Print all entries word for word.

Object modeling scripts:
--- --- ---
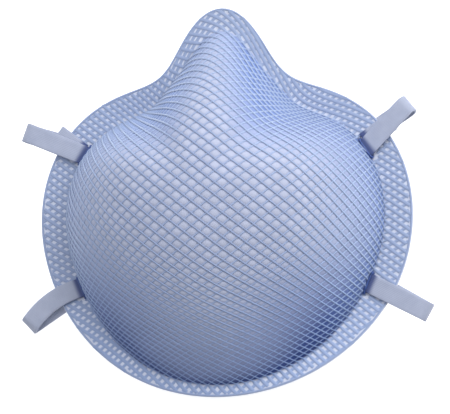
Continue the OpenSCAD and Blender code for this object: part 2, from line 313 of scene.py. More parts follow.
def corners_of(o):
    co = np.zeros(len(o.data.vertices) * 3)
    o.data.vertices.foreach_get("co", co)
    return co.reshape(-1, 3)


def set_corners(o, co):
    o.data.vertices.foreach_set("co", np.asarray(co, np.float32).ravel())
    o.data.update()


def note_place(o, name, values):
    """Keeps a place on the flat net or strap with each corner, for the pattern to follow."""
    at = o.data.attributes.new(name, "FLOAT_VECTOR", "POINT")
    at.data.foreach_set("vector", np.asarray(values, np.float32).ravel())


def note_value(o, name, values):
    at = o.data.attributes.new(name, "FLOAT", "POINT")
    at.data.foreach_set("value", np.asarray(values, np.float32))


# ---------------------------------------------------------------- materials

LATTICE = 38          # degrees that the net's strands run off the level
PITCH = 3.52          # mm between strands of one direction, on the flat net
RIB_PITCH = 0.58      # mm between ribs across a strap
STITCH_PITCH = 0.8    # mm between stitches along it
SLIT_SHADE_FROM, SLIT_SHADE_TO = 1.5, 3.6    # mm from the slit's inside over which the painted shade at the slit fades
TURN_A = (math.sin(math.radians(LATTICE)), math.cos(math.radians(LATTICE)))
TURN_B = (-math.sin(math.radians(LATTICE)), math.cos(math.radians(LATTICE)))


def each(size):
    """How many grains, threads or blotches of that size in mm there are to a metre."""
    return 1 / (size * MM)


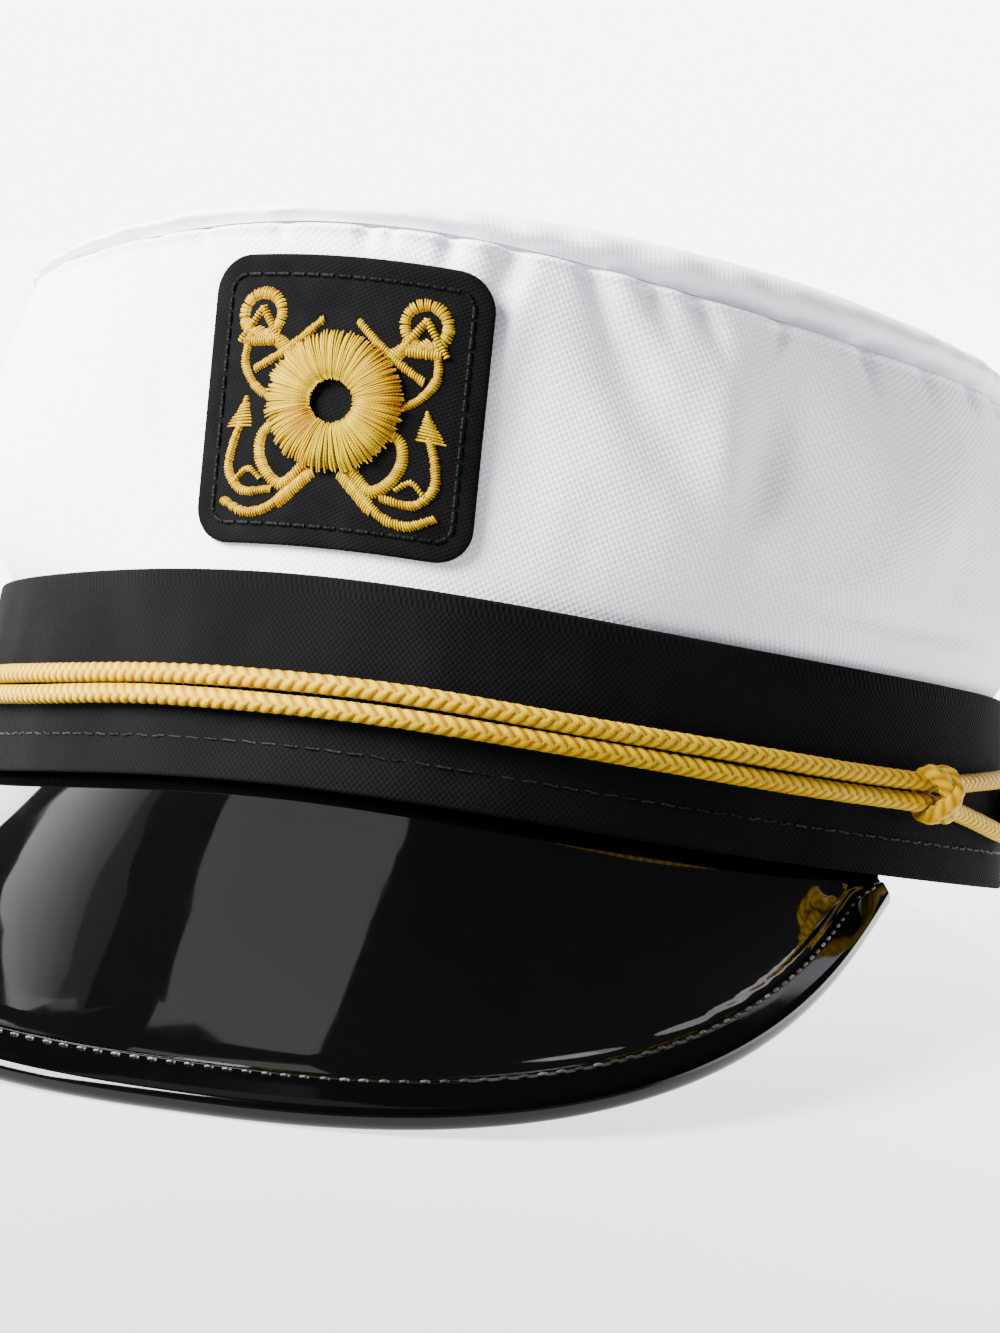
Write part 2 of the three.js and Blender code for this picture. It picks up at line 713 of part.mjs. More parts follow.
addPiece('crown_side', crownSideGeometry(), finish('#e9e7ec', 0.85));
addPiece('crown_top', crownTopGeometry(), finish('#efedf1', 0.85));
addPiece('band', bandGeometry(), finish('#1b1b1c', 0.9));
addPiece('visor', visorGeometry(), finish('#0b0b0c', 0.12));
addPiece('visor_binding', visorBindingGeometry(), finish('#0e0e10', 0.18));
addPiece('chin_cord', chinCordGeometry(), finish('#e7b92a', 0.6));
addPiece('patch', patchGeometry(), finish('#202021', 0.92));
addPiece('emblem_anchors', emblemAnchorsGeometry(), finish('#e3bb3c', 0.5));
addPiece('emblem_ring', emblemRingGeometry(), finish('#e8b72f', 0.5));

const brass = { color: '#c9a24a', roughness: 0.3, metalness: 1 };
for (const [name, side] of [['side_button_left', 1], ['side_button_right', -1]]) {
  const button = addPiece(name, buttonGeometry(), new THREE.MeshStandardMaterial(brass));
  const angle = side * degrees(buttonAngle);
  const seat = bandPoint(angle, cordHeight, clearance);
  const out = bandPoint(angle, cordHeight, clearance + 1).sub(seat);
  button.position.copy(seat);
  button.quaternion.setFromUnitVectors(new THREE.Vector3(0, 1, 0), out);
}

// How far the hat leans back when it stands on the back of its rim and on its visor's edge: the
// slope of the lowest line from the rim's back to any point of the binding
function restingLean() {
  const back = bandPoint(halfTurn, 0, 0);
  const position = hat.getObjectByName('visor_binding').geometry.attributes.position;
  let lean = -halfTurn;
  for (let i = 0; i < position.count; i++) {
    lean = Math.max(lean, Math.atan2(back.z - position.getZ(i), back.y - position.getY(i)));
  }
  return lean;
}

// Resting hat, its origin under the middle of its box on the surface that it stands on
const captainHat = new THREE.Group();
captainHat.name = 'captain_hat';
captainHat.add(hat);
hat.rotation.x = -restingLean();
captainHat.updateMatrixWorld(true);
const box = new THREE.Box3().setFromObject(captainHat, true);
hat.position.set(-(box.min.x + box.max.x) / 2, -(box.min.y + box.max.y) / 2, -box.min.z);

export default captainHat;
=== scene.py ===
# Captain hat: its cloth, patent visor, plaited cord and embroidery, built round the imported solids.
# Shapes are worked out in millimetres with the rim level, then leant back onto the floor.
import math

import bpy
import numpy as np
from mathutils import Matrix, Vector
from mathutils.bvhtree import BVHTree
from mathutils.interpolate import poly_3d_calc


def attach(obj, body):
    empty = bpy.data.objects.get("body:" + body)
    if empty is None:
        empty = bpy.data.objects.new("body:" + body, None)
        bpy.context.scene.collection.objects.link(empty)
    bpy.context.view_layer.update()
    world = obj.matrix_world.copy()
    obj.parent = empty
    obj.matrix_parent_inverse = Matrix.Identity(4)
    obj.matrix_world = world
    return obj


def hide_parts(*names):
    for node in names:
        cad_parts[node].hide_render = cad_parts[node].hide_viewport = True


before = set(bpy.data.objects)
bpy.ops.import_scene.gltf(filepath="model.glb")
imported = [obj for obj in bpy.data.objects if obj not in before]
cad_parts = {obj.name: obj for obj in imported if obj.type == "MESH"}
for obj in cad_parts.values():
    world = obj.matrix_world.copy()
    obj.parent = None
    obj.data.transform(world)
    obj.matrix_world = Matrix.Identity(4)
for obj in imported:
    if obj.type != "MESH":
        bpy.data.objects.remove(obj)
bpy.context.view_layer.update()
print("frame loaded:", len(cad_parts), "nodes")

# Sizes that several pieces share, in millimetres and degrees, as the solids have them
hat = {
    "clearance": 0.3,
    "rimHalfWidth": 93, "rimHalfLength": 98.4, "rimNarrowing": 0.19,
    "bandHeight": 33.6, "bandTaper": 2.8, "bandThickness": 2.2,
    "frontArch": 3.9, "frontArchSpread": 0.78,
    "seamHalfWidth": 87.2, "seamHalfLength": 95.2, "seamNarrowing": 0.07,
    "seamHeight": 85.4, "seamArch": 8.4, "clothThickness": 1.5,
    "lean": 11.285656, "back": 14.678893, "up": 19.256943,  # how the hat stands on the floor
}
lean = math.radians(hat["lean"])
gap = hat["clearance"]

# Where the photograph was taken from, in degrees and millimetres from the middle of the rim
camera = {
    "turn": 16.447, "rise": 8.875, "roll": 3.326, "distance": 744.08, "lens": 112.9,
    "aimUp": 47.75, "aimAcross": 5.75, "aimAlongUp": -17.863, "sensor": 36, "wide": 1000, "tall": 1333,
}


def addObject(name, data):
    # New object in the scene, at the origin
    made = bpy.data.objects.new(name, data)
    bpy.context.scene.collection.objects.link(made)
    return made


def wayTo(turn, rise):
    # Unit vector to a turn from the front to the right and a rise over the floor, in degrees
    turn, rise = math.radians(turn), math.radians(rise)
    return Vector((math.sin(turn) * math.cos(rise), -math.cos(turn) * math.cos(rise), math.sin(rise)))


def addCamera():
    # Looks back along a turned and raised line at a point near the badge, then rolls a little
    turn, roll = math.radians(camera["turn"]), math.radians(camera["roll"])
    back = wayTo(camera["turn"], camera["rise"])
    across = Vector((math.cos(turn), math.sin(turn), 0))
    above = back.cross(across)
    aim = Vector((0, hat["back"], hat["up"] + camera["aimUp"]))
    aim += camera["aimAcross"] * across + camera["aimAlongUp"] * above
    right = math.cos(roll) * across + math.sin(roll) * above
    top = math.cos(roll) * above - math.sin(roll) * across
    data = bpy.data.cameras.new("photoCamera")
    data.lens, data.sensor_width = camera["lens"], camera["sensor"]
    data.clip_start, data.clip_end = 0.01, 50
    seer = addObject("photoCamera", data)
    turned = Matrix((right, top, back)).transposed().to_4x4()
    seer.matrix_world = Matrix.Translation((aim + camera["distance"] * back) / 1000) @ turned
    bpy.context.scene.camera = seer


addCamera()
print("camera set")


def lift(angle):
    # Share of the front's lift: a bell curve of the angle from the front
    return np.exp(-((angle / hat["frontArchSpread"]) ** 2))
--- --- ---
◆ Complete output
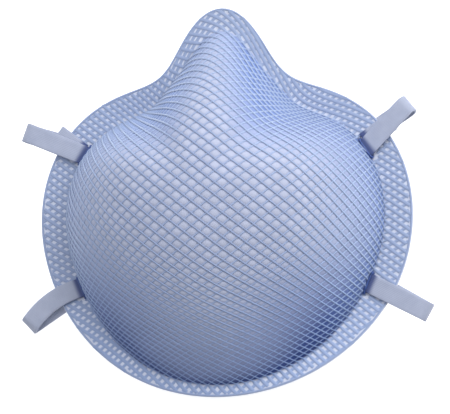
Continue the OpenSCAD and Blender code for this object: part 2, from line 313 of scene.py. More parts follow.
def corners_of(o):
    co = np.zeros(len(o.data.vertices) * 3)
    o.data.vertices.foreach_get("co", co)
    return co.reshape(-1, 3)


def set_corners(o, co):
    o.data.vertices.foreach_set("co", np.asarray(co, np.float32).ravel())
    o.data.update()


def note_place(o, name, values):
    """Keeps a place on the flat net or strap with each corner, for the pattern to follow."""
    at = o.data.attributes.new(name, "FLOAT_VECTOR", "POINT")
    at.data.foreach_set("vector", np.asarray(values, np.float32).ravel())


def note_value(o, name, values):
    at = o.data.attributes.new(name, "FLOAT", "POINT")
    at.data.foreach_set("value", np.asarray(values, np.float32))


# ---------------------------------------------------------------- materials

LATTICE = 38          # degrees that the net's strands run off the level
PITCH = 3.52          # mm between strands of one direction, on the flat net
RIB_PITCH = 0.58      # mm between ribs across a strap
STITCH_PITCH = 0.8    # mm between stitches along it
SLIT_SHADE_FROM, SLIT_SHADE_TO = 1.5, 3.6    # mm from the slit's inside over which the painted shade at the slit fades
TURN_A = (math.sin(math.radians(LATTICE)), math.cos(math.radians(LATTICE)))
TURN_B = (-math.sin(math.radians(LATTICE)), math.cos(math.radians(LATTICE)))


def each(size):
    """How many grains, threads or blotches of that size in mm there are to a metre."""
    return 1 / (size * MM)


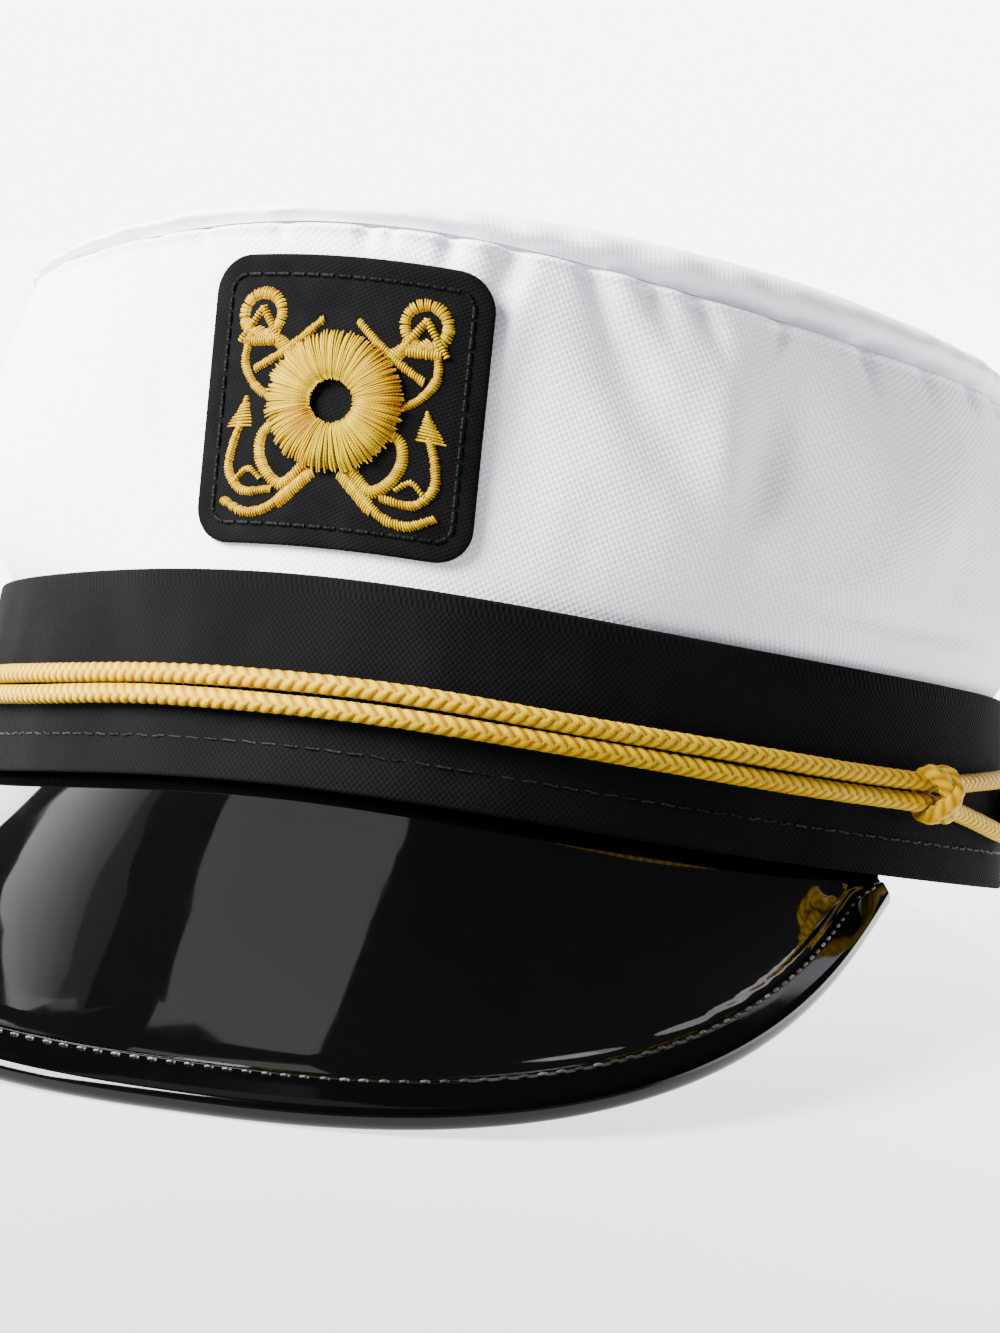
Write part 2 of the three.js and Blender code for this picture. It picks up at line 713 of part.mjs. More parts follow.
addPiece('crown_side', crownSideGeometry(), finish('#e9e7ec', 0.85));
addPiece('crown_top', crownTopGeometry(), finish('#efedf1', 0.85));
addPiece('band', bandGeometry(), finish('#1b1b1c', 0.9));
addPiece('visor', visorGeometry(), finish('#0b0b0c', 0.12));
addPiece('visor_binding', visorBindingGeometry(), finish('#0e0e10', 0.18));
addPiece('chin_cord', chinCordGeometry(), finish('#e7b92a', 0.6));
addPiece('patch', patchGeometry(), finish('#202021', 0.92));
addPiece('emblem_anchors', emblemAnchorsGeometry(), finish('#e3bb3c', 0.5));
addPiece('emblem_ring', emblemRingGeometry(), finish('#e8b72f', 0.5));

const brass = { color: '#c9a24a', roughness: 0.3, metalness: 1 };
for (const [name, side] of [['side_button_left', 1], ['side_button_right', -1]]) {
  const button = addPiece(name, buttonGeometry(), new THREE.MeshStandardMaterial(brass));
  const angle = side * degrees(buttonAngle);
  const seat = bandPoint(angle, cordHeight, clearance);
  const out = bandPoint(angle, cordHeight, clearance + 1).sub(seat);
  button.position.copy(seat);
  button.quaternion.setFromUnitVectors(new THREE.Vector3(0, 1, 0), out);
}

// How far the hat leans back when it stands on the back of its rim and on its visor's edge: the
// slope of the lowest line from the rim's back to any point of the binding
function restingLean() {
  const back = bandPoint(halfTurn, 0, 0);
  const position = hat.getObjectByName('visor_binding').geometry.attributes.position;
  let lean = -halfTurn;
  for (let i = 0; i < position.count; i++) {
    lean = Math.max(lean, Math.atan2(back.z - position.getZ(i), back.y - position.getY(i)));
  }
  return lean;
}

// Resting hat, its origin under the middle of its box on the surface that it stands on
const captainHat = new THREE.Group();
captainHat.name = 'captain_hat';
captainHat.add(hat);
hat.rotation.x = -restingLean();
captainHat.updateMatrixWorld(true);
const box = new THREE.Box3().setFromObject(captainHat, true);
hat.position.set(-(box.min.x + box.max.x) / 2, -(box.min.y + box.max.y) / 2, -box.min.z);

export default captainHat;
=== scene.py ===
# Captain hat: its cloth, patent visor, plaited cord and embroidery, built round the imported solids.
# Shapes are worked out in millimetres with the rim level, then leant back onto the floor.
import math

import bpy
import numpy as np
from mathutils import Matrix, Vector
from mathutils.bvhtree import BVHTree
from mathutils.interpolate import poly_3d_calc


def attach(obj, body):
    empty = bpy.data.objects.get("body:" + body)
    if empty is None:
        empty = bpy.data.objects.new("body:" + body, None)
        bpy.context.scene.collection.objects.link(empty)
    bpy.context.view_layer.update()
    world = obj.matrix_world.copy()
    obj.parent = empty
    obj.matrix_parent_inverse = Matrix.Identity(4)
    obj.matrix_world = world
    return obj


def hide_parts(*names):
    for node in names:
        cad_parts[node].hide_render = cad_parts[node].hide_viewport = True


before = set(bpy.data.objects)
bpy.ops.import_scene.gltf(filepath="model.glb")
imported = [obj for obj in bpy.data.objects if obj not in before]
cad_parts = {obj.name: obj for obj in imported if obj.type == "MESH"}
for obj in cad_parts.values():
    world = obj.matrix_world.copy()
    obj.parent = None
    obj.data.transform(world)
    obj.matrix_world = Matrix.Identity(4)
for obj in imported:
    if obj.type != "MESH":
        bpy.data.objects.remove(obj)
bpy.context.view_layer.update()
print("frame loaded:", len(cad_parts), "nodes")

# Sizes that several pieces share, in millimetres and degrees, as the solids have them
hat = {
    "clearance": 0.3,
    "rimHalfWidth": 93, "rimHalfLength": 98.4, "rimNarrowing": 0.19,
    "bandHeight": 33.6, "bandTaper": 2.8, "bandThickness": 2.2,
    "frontArch": 3.9, "frontArchSpread": 0.78,
    "seamHalfWidth": 87.2, "seamHalfLength": 95.2, "seamNarrowing": 0.07,
    "seamHeight": 85.4, "seamArch": 8.4, "clothThickness": 1.5,
    "lean": 11.285656, "back": 14.678893, "up": 19.256943,  # how the hat stands on the floor
}
lean = math.radians(hat["lean"])
gap = hat["clearance"]

# Where the photograph was taken from, in degrees and millimetres from the middle of the rim
camera = {
    "turn": 16.447, "rise": 8.875, "roll": 3.326, "distance": 744.08, "lens": 112.9,
    "aimUp": 47.75, "aimAcross": 5.75, "aimAlongUp": -17.863, "sensor": 36, "wide": 1000, "tall": 1333,
}


def addObject(name, data):
    # New object in the scene, at the origin
    made = bpy.data.objects.new(name, data)
    bpy.context.scene.collection.objects.link(made)
    return made


def wayTo(turn, rise):
    # Unit vector to a turn from the front to the right and a rise over the floor, in degrees
    turn, rise = math.radians(turn), math.radians(rise)
    return Vector((math.sin(turn) * math.cos(rise), -math.cos(turn) * math.cos(rise), math.sin(rise)))


def addCamera():
    # Looks back along a turned and raised line at a point near the badge, then rolls a little
    turn, roll = math.radians(camera["turn"]), math.radians(camera["roll"])
    back = wayTo(camera["turn"], camera["rise"])
    across = Vector((math.cos(turn), math.sin(turn), 0))
    above = back.cross(across)
    aim = Vector((0, hat["back"], hat["up"] + camera["aimUp"]))
    aim += camera["aimAcross"] * across + camera["aimAlongUp"] * above
    right = math.cos(roll) * across + math.sin(roll) * above
    top = math.cos(roll) * above - math.sin(roll) * across
    data = bpy.data.cameras.new("photoCamera")
    data.lens, data.sensor_width = camera["lens"], camera["sensor"]
    data.clip_start, data.clip_end = 0.01, 50
    seer = addObject("photoCamera", data)
    turned = Matrix((right, top, back)).transposed().to_4x4()
    seer.matrix_world = Matrix.Translation((aim + camera["distance"] * back) / 1000) @ turned
    bpy.context.scene.camera = seer


addCamera()
print("camera set")


def lift(angle):
    # Share of the front's lift: a bell curve of the angle from the front
    return np.exp(-((angle / hat["frontArchSpread"]) ** 2))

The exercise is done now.